CRITIC REVIEWS
Jeb Dunnuck
The inky colored 2017 Ermitage Le Pavillon comes from the biggest, baddest part of Hermitage and was brought up all in 20-25% new French oak barrels. Huge crème de cassis, crushed flowers, graphite, and liquid rock notes all dominate the bouquet, and this massively rich, powerful, yet pure and classic Hermitage builds incrementally on the palate, has a wealth of tannins, flawless balance, and a great finish. Showing the sexy, expressive style of the vintage, it has some upfront charm, yet I suspect it will close down (as has the 2015) with a few years of bottle age and require a decade or more of cellaring.
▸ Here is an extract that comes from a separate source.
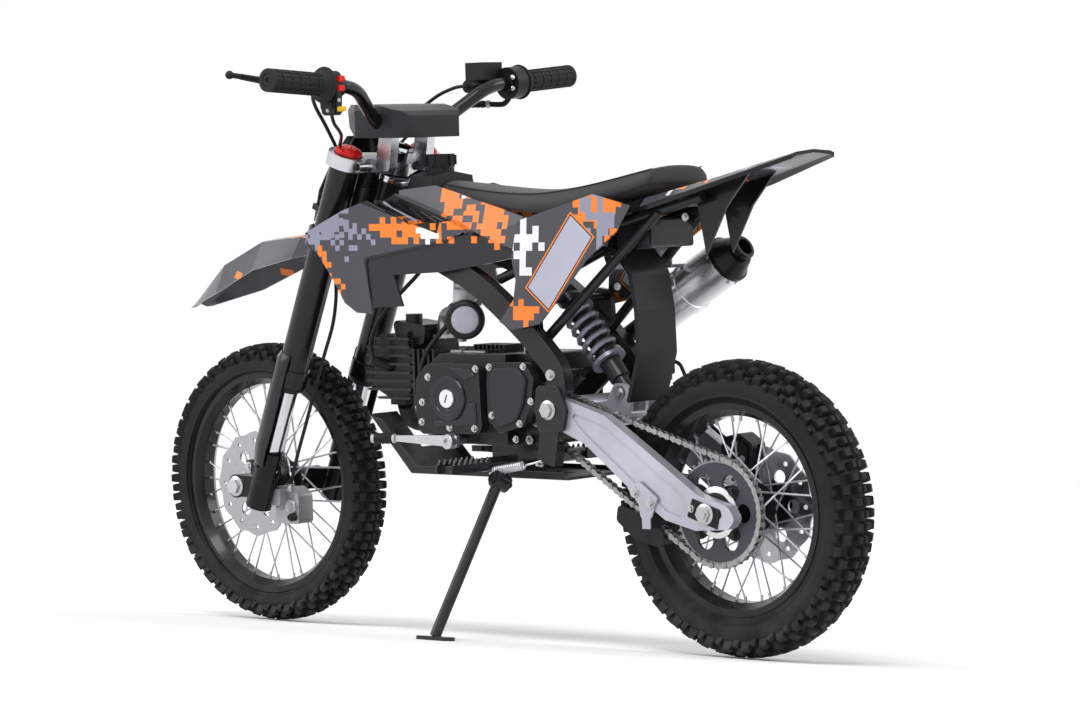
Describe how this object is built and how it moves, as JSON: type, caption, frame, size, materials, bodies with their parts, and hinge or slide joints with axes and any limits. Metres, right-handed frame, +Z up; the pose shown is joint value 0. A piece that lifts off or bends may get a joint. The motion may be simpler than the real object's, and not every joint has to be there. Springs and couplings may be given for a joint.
{
  "type": "off-road motorcycle",
  "caption": "Small knobbly-tyred off-road motorcycle with turning wheels, turning forks and a folding side stand, parked on that stand.",
  "frame": {"origin": "middle of the machine's box on the ground it is parked on", "axes": "+X forward along the machine, +Y to the rider's left, +Z up; the machine leans to +Y"},
  "size_m": [1.4944, 0.7212, 0.9728],
  "materials": {
    "rubber_tyre": "matt moulded rubber",
    "rim_black": "gloss black powder coat",
    "hub_spokes": "black hub with bright spokes",
    "sprocket_steel": "dark steel",
    "disc_steel": "ground steel",
    "chain_steel": "oiled steel",
    "fork_black": "satin black anodised",
    "fork_chrome": "hard chrome",
    "clamp_silver": "machined aluminium",
    "cap_red": "red anodised",
    "bar_black": "gloss black",
    "control_black": "black control housings and levers",
    "grip_rubber": "ribbed soft rubber",
    "plate_black": "gloss black",
    "body_plastic": "dark grey plastic with orange and white film",
    "under_plastic": "black moulded plastic",
    "seat_cover": "grained vinyl over foam",
    "frame_black": "gloss black powder coat",
    "bolt_steel": "zinc plated",
    "swingarm_silver": "silver paint",
    "shock_spring": "lavender grey spring on a black body",
    "engine_black": "semi gloss black casting",
    "carb_alloy": "cast alloy with a black filter",
    "pipe_black": "heat proof black",
    "silencer_alloy": "brushed aluminium can",
    "caliper_metal": "silver and black castings",
    "hose_rubber": "black brake hose and guide"
  },
  "bodies": {
    "chassis": {"frame_head": "frame_black", "frame_left": "frame_black", "frame_right": "frame_black", "subframe": "frame_black", "swingarm": "swingarm_silver", "pivot_bolt": "bolt_steel", "rear_axle": "bolt_steel", "shock": "shock_spring", "crankcase": "engine_black", "cylinder": "engine_black", "carburettor": "carb_alloy", "exhaust_pipe": "pipe_black", "silencer": "silencer_alloy", "skid_plate": "frame_black", "footpegs": "frame_black", "gear_lever": "swingarm_silver", "brake_pedal": "frame_black", "tank": "under_plastic", "fuel_cap": "under_plastic", "shroud_left": "body_plastic", "shroud_right": "body_plastic", "side_panel_left": "body_plastic", "side_panel_right": "body_plastic", "seat": "seat_cover", "rear_fender": "body_plastic", "inner_mudguard": "under_plastic", "chain": "chain_steel", "drive_sprocket": "sprocket_steel", "chain_guide": "hose_rubber", "rear_caliper": "caliper_metal", "rear_brake_line": "hose_rubber"},
    "rear_wheel": {"rear_tyre": "rubber_tyre", "rear_rim": "rim_black", "rear_hub": "hub_spokes", "rear_sprocket": "sprocket_steel", "rear_disc": "disc_steel"},
    "front_wheel": {"front_tyre": "rubber_tyre", "front_rim": "rim_black", "front_hub": "hub_spokes", "front_disc": "disc_steel"},
    "steering": {"fork_outer_left": "fork_black", "fork_outer_right": "fork_black", "fork_leg_left": "fork_chrome", "fork_leg_right": "fork_chrome", "fork_guards": "plate_black", "upper_clamp": "clamp_silver", "lower_clamp": "fork_black", "front_axle": "bolt_steel", "handlebar": "bar_black", "bar_pad": "grip_rubber", "grip_left": "grip_rubber", "grip_right": "grip_rubber", "controls_left": "control_black", "controls_right": "control_black", "number_plate": "plate_black", "front_fender": "body_plastic", "front_caliper": "caliper_metal", "front_brake_hose": "hose_rubber", "fork_caps": "cap_red"},
    "side_stand": {"side_stand": "frame_black"}
  },
  "joints": [
    {"name": "rear_wheel_spin", "type": "hinge", "parent": "chassis", "child": "rear_wheel", "pos_m": [-0.51562, -0.08204, 0.23162], "axis": [0, 0.9925, -0.1219], "continuous": true},
    {"name": "steering_turn", "type": "hinge", "parent": "chassis", "child": "steering", "pos_m": [0.19538, -0.01298, 0.79409], "axis": [-0.3746, 0.113, 0.9203], "range_deg": [-38, 38]},
    {"name": "front_wheel_spin", "type": "hinge", "parent": "steering", "child": "front_wheel", "pos_m": [0.50938, -0.08131, 0.23757], "axis": [0, 0.9925, -0.1219], "continuous": true},
    {"name": "side_stand_fold", "type": "hinge", "parent": "chassis", "child": "side_stand", "pos_m": [-0.11062, 0.0398, 0.25565], "axis": [0.2498, 0.8966, 0.3655], "range_deg": [0, 107.6]}
  ]
}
There are just 894 cases of this magical elixir.
Matt Walls
This vintage is considerably more weighty and muscular than an average year. Fresh plum, with a touch of high-toned plum sauce notes. Some forest berries too on the nose and palate. Very full-bodied, but also pure, with amazing quality of fruit – piercing and polished. More tannic than usual, but what quality of tannin! Utterly silky and so fine. Very long, very straight, beautifully balanced and completely compelling. Made from over 70-year-old Syrah vines planted on a high granite slope, lieu-dit Les Bessards. Yields of 24 hl/ha. Totally destemmed, fermented in concrete; all matured for 18 months in large wooden tank, 25% of which is new oak.